Task to complete >> Your task is to copy the material exactly.

━━━━━━━━━━━━━━━━━━━━

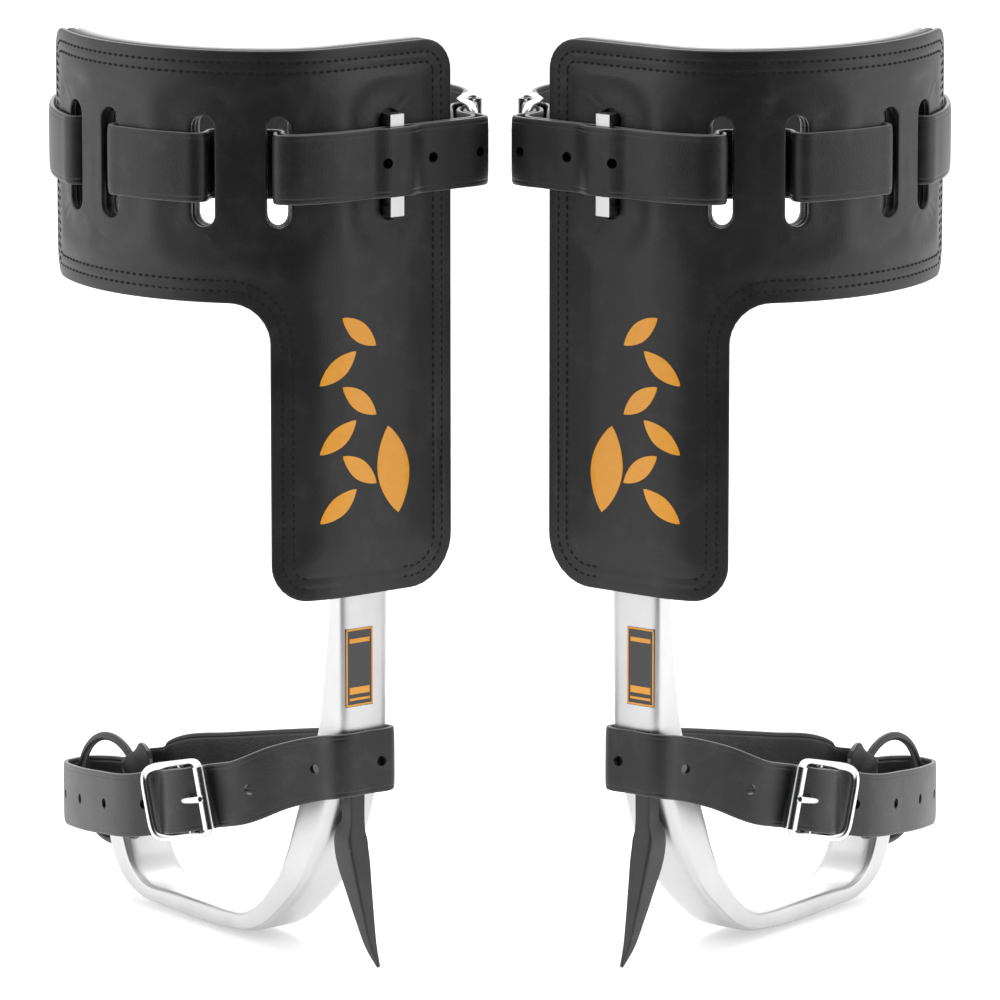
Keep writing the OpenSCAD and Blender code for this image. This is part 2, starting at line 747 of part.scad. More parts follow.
on_left() shank();  // left_shank
on_left() gaff();  // left_gaff
on_left() gaff_screws();  // left_gaff_screws
on_left() label();  // left_label
on_left() sleeve();  // left_sleeve
on_left() sleeve_bolts();  // left_sleeve_bolts
on_left() sleeve_nuts();  // left_sleeve_nuts
on_left() pad_front();  // left_pad_front
on_left() pad_cushion();  // left_pad_cushion
on_left() pad_liner();  // left_pad_liner
on_left() calf_strap();  // left_calf_strap
on_left() calf_buckle();  // left_calf_buckle
on_left() calf_prong();  // left_calf_prong
on_left() calf_roller();  // left_calf_roller
on_left() calf_rivets();  // left_calf_rivets
on_left() ring();  // left_ring
on_left() ankle_strap();  // left_ankle_strap
on_left() buckle_strap();  // left_buckle_strap
on_left() ankle_buckle();  // left_ankle_buckle
on_left() ankle_prong();  // left_ankle_prong
on_left() ankle_roller();  // left_ankle_roller
on_left() ankle_rivets();  // left_ankle_rivets
on_right() shank();  // right_shank
on_right() gaff();  // right_gaff
on_right() gaff_screws();  // right_gaff_screws
on_right() label();  // right_label
on_right() sleeve();  // right_sleeve
on_right() sleeve_bolts();  // right_sleeve_bolts
on_right() sleeve_nuts();  // right_sleeve_nuts
on_right() pad_front();  // right_pad_front
on_right() pad_cushion();  // right_pad_cushion
on_right() pad_liner();  // right_pad_liner
on_right() calf_strap();  // right_calf_strap
on_right() calf_buckle();  // right_calf_buckle
on_right() calf_prong();  // right_calf_prong
on_right() calf_roller();  // right_calf_roller
on_right() calf_rivets();  // right_calf_rivets
on_right() ring();  // right_ring
on_right() ankle_strap();  // right_ankle_strap
on_right() buckle_strap();  // right_buckle_strap
on_right() ankle_buckle();  // right_ankle_buckle
on_right() ankle_prong();  // right_ankle_prong
on_right() ankle_roller();  // right_ankle_roller
on_right() ankle_rivets();  // right_ankle_rivets
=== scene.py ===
"""The looks of a pair of tree climbing spurs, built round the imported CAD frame.

Lengths are millimetres in a spur's own frame until to_row() carries them to metres: x points to
the other leg, y to the heel and z up, from the middle of the foot plate's top face.
"""
import math

import bmesh
import bpy
import numpy as np
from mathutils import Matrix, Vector


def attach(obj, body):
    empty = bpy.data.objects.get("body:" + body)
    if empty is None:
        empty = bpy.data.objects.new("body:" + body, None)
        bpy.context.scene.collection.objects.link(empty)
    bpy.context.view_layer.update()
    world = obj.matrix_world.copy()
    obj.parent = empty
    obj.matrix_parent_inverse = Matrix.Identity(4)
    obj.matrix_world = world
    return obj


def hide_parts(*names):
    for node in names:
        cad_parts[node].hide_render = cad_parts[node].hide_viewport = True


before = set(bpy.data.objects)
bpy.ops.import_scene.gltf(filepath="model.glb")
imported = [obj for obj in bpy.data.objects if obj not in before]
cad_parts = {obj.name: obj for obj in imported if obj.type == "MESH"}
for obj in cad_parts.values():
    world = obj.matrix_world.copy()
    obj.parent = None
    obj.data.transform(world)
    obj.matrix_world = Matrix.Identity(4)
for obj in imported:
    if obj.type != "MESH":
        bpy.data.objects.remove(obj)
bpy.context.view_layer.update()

MM = 0.001
TOE_OUT = math.radians(53)
HALF_SPACING = 138.6
SIDES = ("left", "right")

# The pad's plan, as the CAD model has it.
FACE_X = 130.0
SHANK_X, SHANK_T, SHANK_W = 109.0, 12.0, 29.0
BEND_R, WING_R, BEND_START, BEND_LEN, WING_LEN = 60.0, 108.0, 18.0, 38.7, 155.0
LEG_END = BEND_START + BEND_LEN
WING_END = LEG_END + WING_LEN
PAD_BACK, PAD_TOP, PAD_H, WING_H = 46.0, 450.0, 270.0, 123.0
FRONT_T, CUSHION_T, LINER_T = 3.0, 6.0, 4.0
PAD_T = FRONT_T + CUSHION_T + LINER_T
HUMP, HUMP_HALF = 25.0, 24.0
SLOT_S, LOOP_SLOT_S, SLOT_W, SLOT_H, SLOT_Z = (52.0, 89.5, 144.0, 174.0), -9.0, 12.0, 54.0, 391.0
CALF_W, CALF_Z, ANKLE_W, STRAP_T, GAP = 34.0, 393.0, 32.0, 3.0, 0.3
BAR_RISE, BUCKLE_LEN, WIRE_R, ROLLER_D = 7.2, 42.0, 2.0, 6.8
CALF_BUCKLE = np.array([FACE_X - 35, PAD_BACK + 31.5, CALF_Z])
ANKLE_BUCKLE = np.array([33.7, -46.7, 65.0])
CALF_TURN, ANKLE_TURN = (0.0, 143.0), (-14.0, 8.7)
RING_AT, RING_R, RING_WIRE_R = np.array([-90.0, -8.0, 41.0]), 27.0, 2.2


# ---------------------------------------------------------------- places

def to_row(points, side):
    """Turns points toe-out about z, moves them to their side of the pair, and mirrors the right."""
    p = np.asarray(points, float)
    c, s = math.cos(TOE_OUT), math.sin(TOE_OUT)
    x = c * p[..., 0] + s * p[..., 1] - HALF_SPACING
    y = -s * p[..., 0] + c * p[..., 1]
    if side == "right":
        x = -x
    return np.stack([x, y, p[..., 2]], -1) * MM


def unit(v):
    return v / np.linalg.norm(v, axis=-1, keepdims=True)


def pad_points(s, z, d):
    """The pad's surface: s along the front face, z up, d in from the face. The plan is a straight,
    then an arc of BEND_R, then an arc of WING_R, each tangent to the one before."""
    s, z, d = np.broadcast_arrays(np.asarray(s, float), z, d)
    bend = BEND_LEN / BEND_R
    turn = np.where(s < BEND_START, 0.0, np.where(
        s < LEG_END, (s - BEND_START) / BEND_R, bend + (s - LEG_END) / WING_R))
    bend_c = np.array([FACE_X - BEND_R, -BEND_START])
    wing_c = bend_c + (BEND_R - WING_R) * np.array([math.cos(bend), -math.sin(bend)])
    on_wing = s >= LEG_END
    r = np.where(on_wing, WING_R, BEND_R) - d
    x = np.where(on_wing, wing_c[0], bend_c[0]) + r * np.cos(turn)
    y = np.where(on_wing, wing_c[1], bend_c[1]) - r * np.sin(turn)
    y = np.where(s < BEND_START, -s, y)
    return np.stack([x, y, z], -1)


def swell(s):
    """How far the pad's back stands in over the sleeve: a smooth step up and down along s."""
    t = np.clip((PAD_BACK - np.abs(s)) / (PAD_BACK - HUMP_HALF), 0, 1)
    return HUMP * t * t * (3 - 2 * t)


def buckle_spot(p, at, turn):
    """Carries a place along a buckle to the spur's frame: a tilt about y, then a turn about z."""
    p = np.asarray(p, float)
    b, a = math.radians(turn[0]), math.radians(turn[1])
    x = math.cos(b) * p[..., 0] + math.sin(b) * p[..., 2]
    z = math.cos(b) * p[..., 2] - math.sin(b) * p[..., 0]
    x, y = math.cos(a) * x - math.sin(a) * p[..., 1], math.sin(a) * x + math.cos(a) * p[..., 1]
    return at + np.stack([x, y, z], -1)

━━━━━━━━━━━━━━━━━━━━

Solution to this task >>
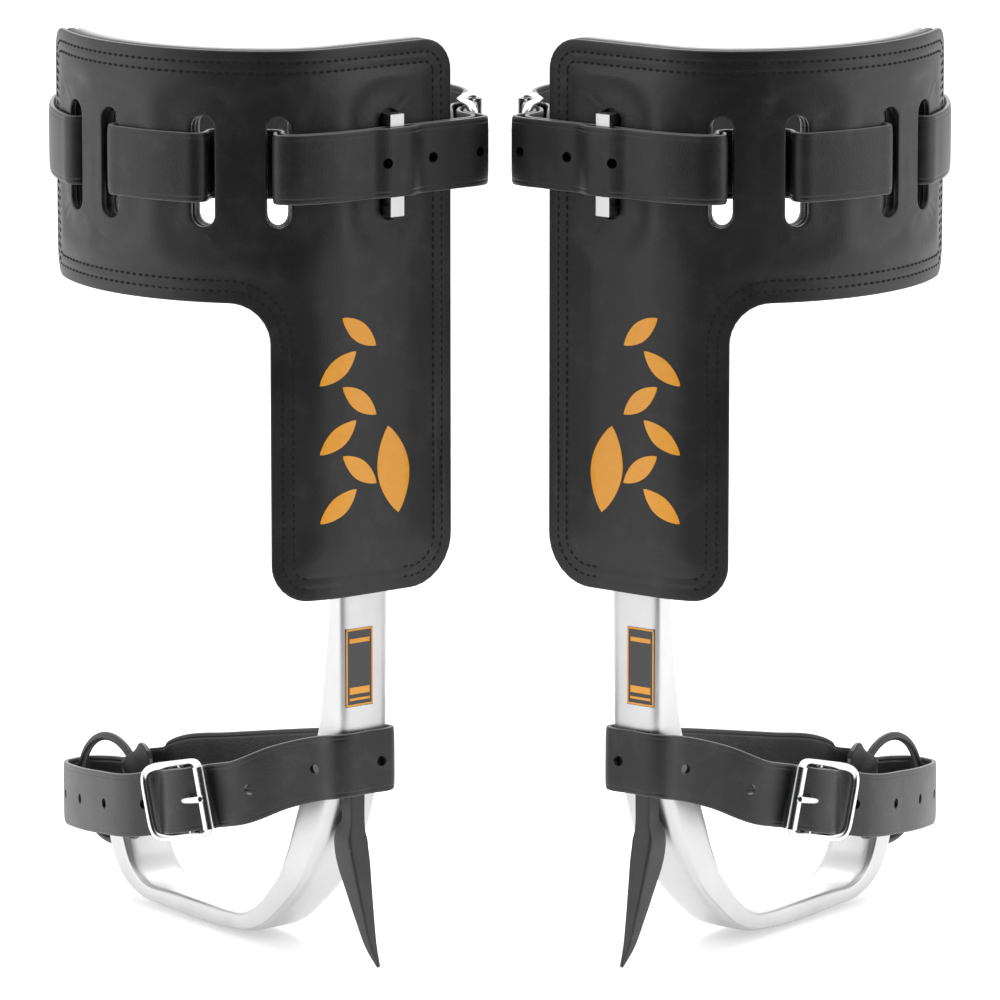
Keep writing the OpenSCAD and Blender code for this image. This is part 2, starting at line 747 of part.scad. More parts follow.
on_left() shank();  // left_shank
on_left() gaff();  // left_gaff
on_left() gaff_screws();  // left_gaff_screws
on_left() label();  // left_label
on_left() sleeve();  // left_sleeve
on_left() sleeve_bolts();  // left_sleeve_bolts
on_left() sleeve_nuts();  // left_sleeve_nuts
on_left() pad_front();  // left_pad_front
on_left() pad_cushion();  // left_pad_cushion
on_left() pad_liner();  // left_pad_liner
on_left() calf_strap();  // left_calf_strap
on_left() calf_buckle();  // left_calf_buckle
on_left() calf_prong();  // left_calf_prong
on_left() calf_roller();  // left_calf_roller
on_left() calf_rivets();  // left_calf_rivets
on_left() ring();  // left_ring
on_left() ankle_strap();  // left_ankle_strap
on_left() buckle_strap();  // left_buckle_strap
on_left() ankle_buckle();  // left_ankle_buckle
on_left() ankle_prong();  // left_ankle_prong
on_left() ankle_roller();  // left_ankle_roller
on_left() ankle_rivets();  // left_ankle_rivets
on_right() shank();  // right_shank
on_right() gaff();  // right_gaff
on_right() gaff_screws();  // right_gaff_screws
on_right() label();  // right_label
on_right() sleeve();  // right_sleeve
on_right() sleeve_bolts();  // right_sleeve_bolts
on_right() sleeve_nuts();  // right_sleeve_nuts
on_right() pad_front();  // right_pad_front
on_right() pad_cushion();  // right_pad_cushion
on_right() pad_liner();  // right_pad_liner
on_right() calf_strap();  // right_calf_strap
on_right() calf_buckle();  // right_calf_buckle
on_right() calf_prong();  // right_calf_prong
on_right() calf_roller();  // right_calf_roller
on_right() calf_rivets();  // right_calf_rivets
on_right() ring();  // right_ring
on_right() ankle_strap();  // right_ankle_strap
on_right() buckle_strap();  // right_buckle_strap
on_right() ankle_buckle();  // right_ankle_buckle
on_right() ankle_prong();  // right_ankle_prong
on_right() ankle_roller();  // right_ankle_roller
on_right() ankle_rivets();  // right_ankle_rivets
=== scene.py ===
"""The looks of a pair of tree climbing spurs, built round the imported CAD frame.

Lengths are millimetres in a spur's own frame until to_row() carries them to metres: x points to
the other leg, y to the heel and z up, from the middle of the foot plate's top face.
"""
import math

import bmesh
import bpy
import numpy as np
from mathutils import Matrix, Vector


def attach(obj, body):
    empty = bpy.data.objects.get("body:" + body)
    if empty is None:
        empty = bpy.data.objects.new("body:" + body, None)
        bpy.context.scene.collection.objects.link(empty)
    bpy.context.view_layer.update()
    world = obj.matrix_world.copy()
    obj.parent = empty
    obj.matrix_parent_inverse = Matrix.Identity(4)
    obj.matrix_world = world
    return obj


def hide_parts(*names):
    for node in names:
        cad_parts[node].hide_render = cad_parts[node].hide_viewport = True


before = set(bpy.data.objects)
bpy.ops.import_scene.gltf(filepath="model.glb")
imported = [obj for obj in bpy.data.objects if obj not in before]
cad_parts = {obj.name: obj for obj in imported if obj.type == "MESH"}
for obj in cad_parts.values():
    world = obj.matrix_world.copy()
    obj.parent = None
    obj.data.transform(world)
    obj.matrix_world = Matrix.Identity(4)
for obj in imported:
    if obj.type != "MESH":
        bpy.data.objects.remove(obj)
bpy.context.view_layer.update()

MM = 0.001
TOE_OUT = math.radians(53)
HALF_SPACING = 138.6
SIDES = ("left", "right")

# The pad's plan, as the CAD model has it.
FACE_X = 130.0
SHANK_X, SHANK_T, SHANK_W = 109.0, 12.0, 29.0
BEND_R, WING_R, BEND_START, BEND_LEN, WING_LEN = 60.0, 108.0, 18.0, 38.7, 155.0
LEG_END = BEND_START + BEND_LEN
WING_END = LEG_END + WING_LEN
PAD_BACK, PAD_TOP, PAD_H, WING_H = 46.0, 450.0, 270.0, 123.0
FRONT_T, CUSHION_T, LINER_T = 3.0, 6.0, 4.0
PAD_T = FRONT_T + CUSHION_T + LINER_T
HUMP, HUMP_HALF = 25.0, 24.0
SLOT_S, LOOP_SLOT_S, SLOT_W, SLOT_H, SLOT_Z = (52.0, 89.5, 144.0, 174.0), -9.0, 12.0, 54.0, 391.0
CALF_W, CALF_Z, ANKLE_W, STRAP_T, GAP = 34.0, 393.0, 32.0, 3.0, 0.3
BAR_RISE, BUCKLE_LEN, WIRE_R, ROLLER_D = 7.2, 42.0, 2.0, 6.8
CALF_BUCKLE = np.array([FACE_X - 35, PAD_BACK + 31.5, CALF_Z])
ANKLE_BUCKLE = np.array([33.7, -46.7, 65.0])
CALF_TURN, ANKLE_TURN = (0.0, 143.0), (-14.0, 8.7)
RING_AT, RING_R, RING_WIRE_R = np.array([-90.0, -8.0, 41.0]), 27.0, 2.2


# ---------------------------------------------------------------- places

def to_row(points, side):
    """Turns points toe-out about z, moves them to their side of the pair, and mirrors the right."""
    p = np.asarray(points, float)
    c, s = math.cos(TOE_OUT), math.sin(TOE_OUT)
    x = c * p[..., 0] + s * p[..., 1] - HALF_SPACING
    y = -s * p[..., 0] + c * p[..., 1]
    if side == "right":
        x = -x
    return np.stack([x, y, p[..., 2]], -1) * MM


def unit(v):
    return v / np.linalg.norm(v, axis=-1, keepdims=True)


def pad_points(s, z, d):
    """The pad's surface: s along the front face, z up, d in from the face. The plan is a straight,
    then an arc of BEND_R, then an arc of WING_R, each tangent to the one before."""
    s, z, d = np.broadcast_arrays(np.asarray(s, float), z, d)
    bend = BEND_LEN / BEND_R
    turn = np.where(s < BEND_START, 0.0, np.where(
        s < LEG_END, (s - BEND_START) / BEND_R, bend + (s - LEG_END) / WING_R))
    bend_c = np.array([FACE_X - BEND_R, -BEND_START])
    wing_c = bend_c + (BEND_R - WING_R) * np.array([math.cos(bend), -math.sin(bend)])
    on_wing = s >= LEG_END
    r = np.where(on_wing, WING_R, BEND_R) - d
    x = np.where(on_wing, wing_c[0], bend_c[0]) + r * np.cos(turn)
    y = np.where(on_wing, wing_c[1], bend_c[1]) - r * np.sin(turn)
    y = np.where(s < BEND_START, -s, y)
    return np.stack([x, y, z], -1)


def swell(s):
    """How far the pad's back stands in over the sleeve: a smooth step up and down along s."""
    t = np.clip((PAD_BACK - np.abs(s)) / (PAD_BACK - HUMP_HALF), 0, 1)
    return HUMP * t * t * (3 - 2 * t)


def buckle_spot(p, at, turn):
    """Carries a place along a buckle to the spur's frame: a tilt about y, then a turn about z."""
    p = np.asarray(p, float)
    b, a = math.radians(turn[0]), math.radians(turn[1])
    x = math.cos(b) * p[..., 0] + math.sin(b) * p[..., 2]
    z = math.cos(b) * p[..., 2] - math.sin(b) * p[..., 0]
    x, y = math.cos(a) * x - math.sin(a) * p[..., 1], math.sin(a) * x + math.cos(a) * p[..., 1]
    return at + np.stack([x, y, z], -1)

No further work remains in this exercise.